Dass Ausnahmezustand herrscht, signalisiert auch die umfassende Berichterstattung in den Medien. Nachrichten rund um die Uhr zu konsumieren sei ein Versuch, die Bedrohung zu verstehen und die eigene Unruhe in Handlung umzusetzen, sagt der Psychologe, könne aber wieder zu neuen Unsicherheiten führen, weil selbst Experten oft keine zufriedenstellenden Antworten parat hätten. Die Formen des Umgangs mit der Krise sind auf jeden Fall zahlreich – manche junge Menschen halten sich für unverwundbar, andere empfinden die Probleme als aufgebauscht, wieder andere ergehen sich in Untergangs- oder Horrorszenarien.

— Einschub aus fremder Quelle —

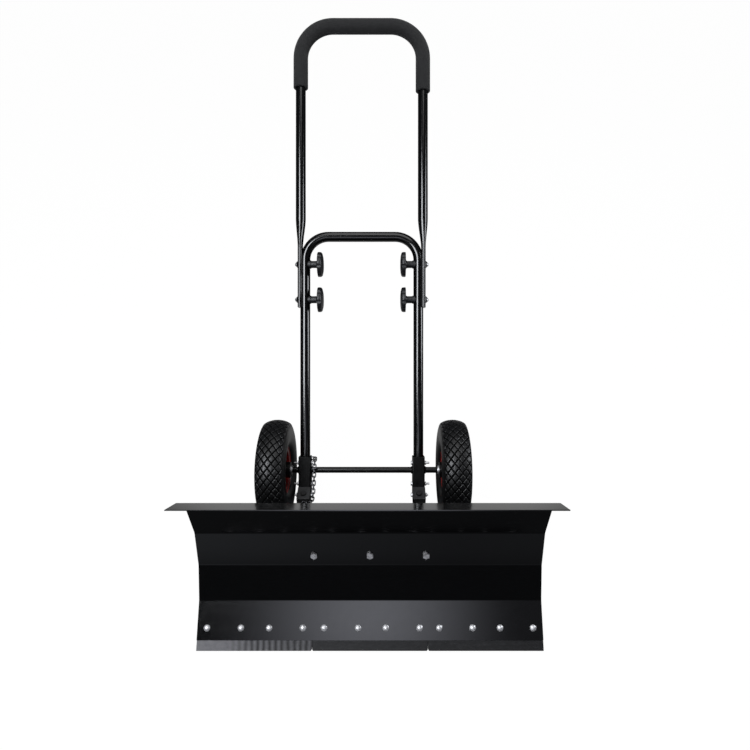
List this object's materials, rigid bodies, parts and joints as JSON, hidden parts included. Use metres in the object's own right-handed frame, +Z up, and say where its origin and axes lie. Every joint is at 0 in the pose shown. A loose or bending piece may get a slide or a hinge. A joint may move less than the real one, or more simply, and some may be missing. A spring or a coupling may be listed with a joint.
{
  "type": "wheeled snow shovel",
  "caption": "Wheeled snow pusher: curved steel blade with bolted wear strips on a swivel base, pneumatic wheels and a U-shaped handle with a foam grip.",
  "frame": {"origin": "on the ground, in the middle of the whole shovel's outline seen from above; the wheel axle's line is 155.7 mm from it towards the blade, and the handle's middle plane is 27 mm from it towards -X", "axes": "+Z up; the blade faces -Y and the handle leans towards +Y; +X to the right of somebody facing the blade"},
  "size_m": [0.74, 1.112, 1.0328],
  "materials": {
    "powder_black_gloss": "gloss black powder coat on the handle tubes and blade",
    "powder_black_matte": "matte black on sockets, arms, cross plate and sector plate",
    "bracket_grey": "dusty dark grey on the foot brackets",
    "zinc": "zinc plated fasteners, chain and staples",
    "rim_red": "gloss red enamel on the wheel rims",
    "tyre_rubber": "matte black tyre rubber",
    "tube_rubber": "butyl inner tube and valve stem",
    "strip_rubber": "dark grey speckled hard rubber wear strips",
    "foam": "black closed cell foam",
    "knob_plastic": "satin dark grey moulded plastic",
    "axle_steel": "black painted steel bar",
    "black_oxide": "blackened steel fasteners on the arms and clamp cups",
    "chain_steel": "dull dark plated chain and its staples",
    "bearing_seal": "sealed ball bearings, black seals in dark steel rings",
    "bush_brass": "plain turned brass"
  },
  "bodies": {
    "base": {"base_socket_left": "powder_black_matte", "base_socket_right": "powder_black_matte", "foot_bracket_left": "bracket_grey", "foot_bracket_right": "bracket_grey", "push_arm_left": "powder_black_matte", "push_arm_right": "powder_black_matte", "cross_plate": "powder_black_matte", "arm_bolts": "black_oxide", "arm_nuts": "black_oxide", "pivot_bolt": "zinc", "pivot_washers": "zinc", "pivot_nut": "zinc", "axle": "axle_steel", "axle_collars": "axle_steel", "axle_stop_rings": "zinc", "axle_washers": "zinc", "cotter_pins": "zinc", "lower_handle_frame": "powder_black_gloss", "socket_bolts": "zinc", "socket_nuts": "zinc", "handle_bolts": "zinc", "handle_washers": "black_oxide", "saddle_washers": "knob_plastic", "chain": "chain_steel", "chain_staples": "chain_steel"},
    "blade": {"blade_sheet": "powder_black_gloss", "wear_strip_left": "strip_rubber", "wear_strip_middle": "strip_rubber", "wear_strip_right": "strip_rubber", "strip_bolts": "zinc", "strip_nuts": "zinc", "sector_plate": "powder_black_matte", "sector_bolts": "zinc", "sector_nuts": "zinc", "pivot_bush": "bush_brass", "lock_pin_housing": "powder_black_matte"},
    "lock_pin": {"lock_pin": "zinc", "lock_pin_spring": "zinc"},
    "upper_handle": {"upper_handle": "powder_black_gloss", "foam_grip": "foam"},
    "wheel_left": {"tyre_left": "tyre_rubber", "inner_tube_left": "tube_rubber", "rim_outer_left": "rim_red", "rim_inner_left": "rim_red", "rim_fasteners_left": "zinc", "hub_left": "axle_steel", "bearings_left": "bearing_seal", "valve_stem_left": "tube_rubber"},
    "knob_lower_left": {"knob_lower_left": "knob_plastic"},
    "knob_upper_left": {"knob_upper_left": "knob_plastic"},
    "wheel_right": {"tyre_right": "tyre_rubber", "inner_tube_right": "tube_rubber", "rim_outer_right": "rim_red", "rim_inner_right": "rim_red", "rim_fasteners_right": "zinc", "hub_right": "axle_steel", "bearings_right": "bearing_seal", "valve_stem_right": "tube_rubber"},
    "knob_lower_right": {"knob_lower_right": "knob_plastic"},
    "knob_upper_right": {"knob_upper_right": "knob_plastic"}
  },
  "joints": [
    {"name": "blade_swivel", "type": "hinge", "parent": "base", "child": "blade", "pos_m": [-0.027, -0.2957, 0.112], "axis": [0, 0, 1], "range_deg": [-30, 30]},
    {"name": "lock_pin_slide", "type": "slide", "parent": "blade", "child": "lock_pin", "axis": [0, 0, 1], "range_m": [-0.01, 0], "deforming": ["lock_pin_spring"]},
    {"name": "handle_height", "type": "slide", "parent": "base", "child": "upper_handle", "axis": [0, 0.6157, 0.788], "range_m": [-0.03, 0]},
    {"name": "wheel_left_spin", "type": "hinge", "parent": "base", "child": "wheel_left", "pos_m": [-0.242, -0.1557, 0.127], "axis": [1, 0, 0], "continuous": true},
    {"name": "knob_lower_left_turn", "type": "hinge", "parent": "base", "child": "knob_lower_left", "pos_m": [-0.139, 0.11027, 0.46742], "axis": [1, 0, 0], "continuous": true},
    {"name": "knob_upper_left_turn", "type": "hinge", "parent": "base", "child": "knob_upper_left", "pos_m": [-0.139, 0.16531, 0.53787], "axis": [1, 0, 0], "continuous": true},
    {"name": "wheel_right_spin", "type": "hinge", "parent": "base", "child": "wheel_right", "pos_m": [0.204, -0.1557, 0.127], "axis": [1, 0, 0], "continuous": true},
    {"name": "knob_lower_right_turn", "type": "hinge", "parent": "base", "child": "knob_lower_right", "pos_m": [0.085, 0.11027, 0.46742], "axis": [1, 0, 0], "continuous": true},
    {"name": "knob_upper_right_turn", "type": "hinge", "parent": "base", "child": "knob_upper_right", "pos_m": [0.085, 0.16531, 0.53787], "axis": [1, 0, 0], "continuous": true}
  ]
}
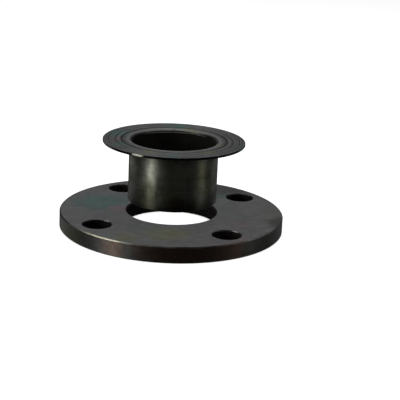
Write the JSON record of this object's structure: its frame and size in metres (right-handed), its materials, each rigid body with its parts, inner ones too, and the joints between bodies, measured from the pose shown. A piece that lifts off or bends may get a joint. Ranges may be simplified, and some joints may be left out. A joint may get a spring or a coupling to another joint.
{
  "type": "lap joint flange",
  "caption": "Loose lap-joint pipe flange: a flat drilled backing ring and the thin grooved stub end that it slides on, drawn apart along their common axis.",
  "frame": {"origin": "centre of the backing ring's back face, which is what the flange lies on", "axes": "+Z along the pipe axis, from the ring towards the lap's sealing face; the bolt holes straddle the X and Y axes"},
  "size_m": [0.1524, 0.1524, 0.0608],
  "materials": {
    "ring_steel": "turned carbon steel, blackened and lightly oiled",
    "stub_steel": "formed and turned carbon steel, blackened and lightly oiled"
  },
  "bodies": {
    "stub": {"stub_end": "stub_steel"},
    "ring": {"backing_ring": "ring_steel"}
  },
  "joints": [
    {"name": "ring_slide", "type": "slide", "parent": "stub", "child": "ring", "axis": [0, 0, 1], "range_m": [0, 0.0481]}
  ]
}
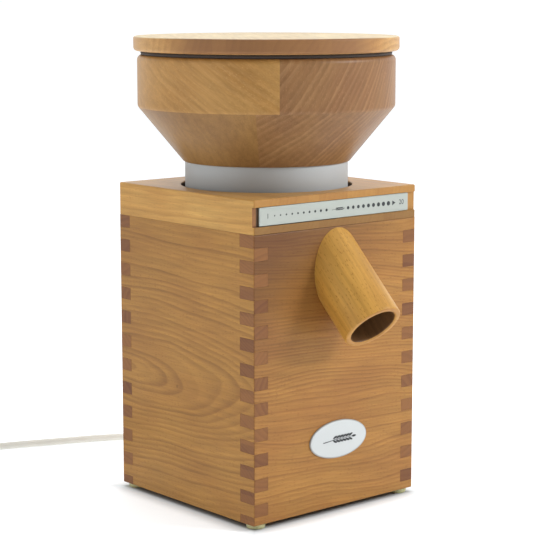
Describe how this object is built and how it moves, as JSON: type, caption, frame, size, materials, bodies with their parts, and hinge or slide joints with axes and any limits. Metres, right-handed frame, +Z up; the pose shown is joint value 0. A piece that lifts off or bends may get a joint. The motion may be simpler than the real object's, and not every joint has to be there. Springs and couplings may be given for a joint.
{
  "type": "grain mill",
  "caption": "Electric household grain mill: finger-jointed beech cabinet with motor and stone burrs, turned screw-down hopper with lid, aluminium collar and slanting outlet spout.",
  "frame": {"origin": "on the table, under the middle of the mill's bounding box; the grinding axis stands 18.3 mm behind it", "axes": "+Z up, -Y towards the user's side with the spout, +X to the right seen from the front"},
  "size_m": [0.3453, 0.4169, 0.382],
  "materials": {
    "beech": "oiled beech, satin",
    "beech_bowl": "oiled beech in glued segments, satin",
    "beech_spout": "oiled beech, lighter, satin",
    "beech_lid": "oiled beech, satin",
    "plywood": "birch plywood, plain",
    "anodised_aluminium": "silver, anodised, matt",
    "turned_aluminium": "turned and brushed round the axis",
    "cast_aluminium": "as cast",
    "corundum": "coarse grinding stone",
    "steel": "zinc plated",
    "lamination": "stacked sheets, dark",
    "copper": "enamelled copper wire",
    "brass": "plain",
    "pin_brass": "nickel plated",
    "capacitor_can": "drawn can",
    "black_plastic": "moulded, satin",
    "grey_plastic": "moulded",
    "pale_plastic": "moulded",
    "cord_plastic": "off-white cable sheath",
    "tie_plastic": "woven strap",
    "foot_rubber": "translucent pale bumper",
    "seal_rubber": "dark",
    "felt": "pressed wool felt"
  },
  "bodies": {
    "cabinet": {"back_board": "beech", "base_plate": "plywood", "cable_gland": "cord_plastic", "capacitor_clip": "steel", "cord_coil": "cord_plastic", "cord_tail": "cord_plastic", "cord_tie": "tie_plastic", "foot_1": "foot_rubber", "foot_2": "foot_rubber", "foot_3": "foot_rubber", "foot_4": "foot_rubber", "front_badge": "anodised_aluminium", "front_board": "beech", "hanging_post_1": "steel", "hanging_post_2": "steel", "hanging_post_3": "steel", "hanging_post_4": "steel", "left_board": "beech", "lower_bearing": "steel", "lower_bell": "cast_aluminium", "lower_winding": "copper", "milling_chamber": "cast_aluminium", "motor_plate": "steel", "motor_stator": "lamination", "plug_body": "cord_plastic", "plug_pin_left": "pin_brass", "plug_pin_right": "pin_brass", "power_cord": "cord_plastic", "right_board": "beech", "run_capacitor": "capacitor_can", "scale_strip": "anodised_aluminium", "shaft_seal": "felt", "spout": "beech_spout", "strain_relief": "cord_plastic", "switch_frame": "black_plastic", "terminal_block": "pale_plastic", "top_plate": "beech", "upper_bearing": "steel", "upper_bell": "cast_aluminium", "upper_winding": "copper"},
    "spindle": {"motor_shaft": "steel", "motor_rotor": "lamination", "cooling_fan": "black_plastic", "stone_carrier": "cast_aluminium", "lower_stone": "corundum", "sweeper_left": "steel", "sweeper_right": "steel", "stone_nut": "brass", "feed_agitator": "steel"},
    "collar_seal": {"dust_seal": "felt"},
    "hopper": {"hopper_bowl": "beech_bowl", "collar_ring": "turned_aluminium", "feed_funnel": "pale_plastic", "throat_guard": "steel", "stone_holder": "grey_plastic", "upper_stone": "corundum"},
    "lid": {"hopper_lid": "beech_lid", "lid_seal": "seal_rubber"},
    "rocker": {"switch_rocker": "black_plastic"}
  },
  "joints": [
    {"name": "spindle_spin", "type": "hinge", "parent": "cabinet", "child": "spindle", "pos_m": [0, 0.01832, 0.18], "axis": [0, 0, 1], "continuous": true},
    {"name": "hopper_rise", "type": "slide", "parent": "cabinet", "child": "collar_seal", "axis": [0, 0, 1], "range_m": [-0.0005, 0.0115]},
    {"name": "hopper_turn", "type": "hinge", "parent": "collar_seal", "child": "hopper", "pos_m": [0, 0.01832, 0.28], "axis": [0, 0, 1], "range_deg": [-40, 1000]},
    {"name": "lid_lift", "type": "slide", "parent": "hopper", "child": "lid", "axis": [0, 0, 1], "range_m": [0, 0.12]},
    {"name": "switch_press", "type": "hinge", "parent": "cabinet", "child": "rocker", "pos_m": [-0.04, 0.10232, 0.15], "axis": [1, 0, 0], "range_deg": [-18, 0]}
  ],
  "couplings": [
    {"joint": "hopper_rise", "follows": "hopper_turn", "m_per_rad": 0.00063662}
  ]
}
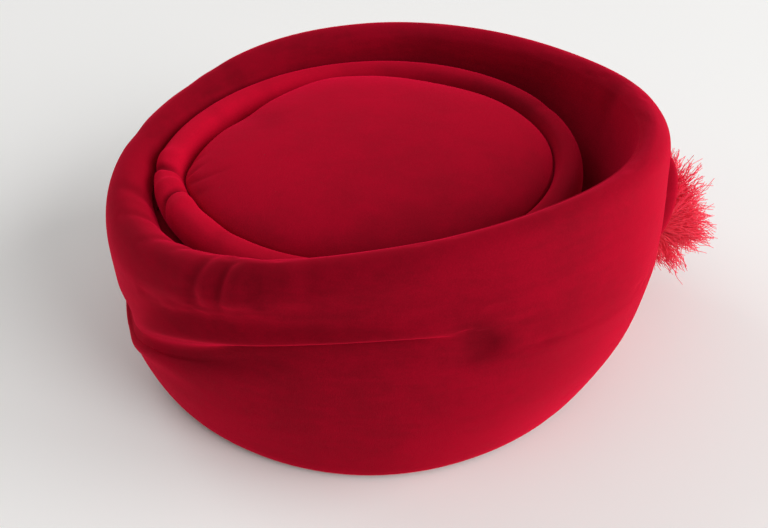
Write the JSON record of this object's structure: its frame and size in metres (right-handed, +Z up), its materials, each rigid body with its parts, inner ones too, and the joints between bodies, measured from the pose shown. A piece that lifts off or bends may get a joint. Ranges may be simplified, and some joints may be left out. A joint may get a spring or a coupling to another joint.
{
  "type": "pillbox hat",
  "caption": "Round velvet hat with a domed top in a padded ring, a tall leaning cuff folded over at the back, and a silk tuft at one side.",
  "frame": {"origin": "on the surface that the hat rests on, under the middle of its whole outline", "axes": "+Z up, -Y towards the back of the hat, +X towards the wearer's right, where the cuff is widest and the tuft hangs"},
  "size_m": [0.2964, 0.2642, 0.1224],
  "materials": {
    "velvet": "deep red velvet with a short pile that shines at the edges",
    "silk": "coral red silk threads"
  },
  "bodies": {
    "root": {"side_band": "velvet", "crown_ring": "velvet", "crown_tip": "velvet", "cuff": "velvet", "tuft_tab": "velvet", "silk_tuft": "silk"}
  },
  "joints": []
}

Angesichts dieser Bandbreite an Reaktionen hält Grünewald es für „wichtig und richtig, dass die Politik steuernd eingreift und einen maßvollen Umgang propagiert“. Wobei sie allerdings nicht helfen kann, ist sowohl der Umgang mit den Ängsten als auch mit den Folgen der sozialen Isolation. Die Anweisung, möglichst zu Hause zu bleiben, die anfänglich auch als Urlaub vom Alltag verstanden wurde, hat sich längst, so Grünewald, für viele in einen „kollektiv verordneten Vorruhestand“verwandelt – ohne zeitliche Perspektive. Ob dieser Zustand vier Wochen oder vier Monate anhält, vermag niemand zu sagen. „Alles das, was bisher selbstverständlich war, bricht auf einmal dramatisch ab“, sagte der Experte. Das führt zu den unterschiedlichsten Formen, mit diesem Schicksal umzugehen.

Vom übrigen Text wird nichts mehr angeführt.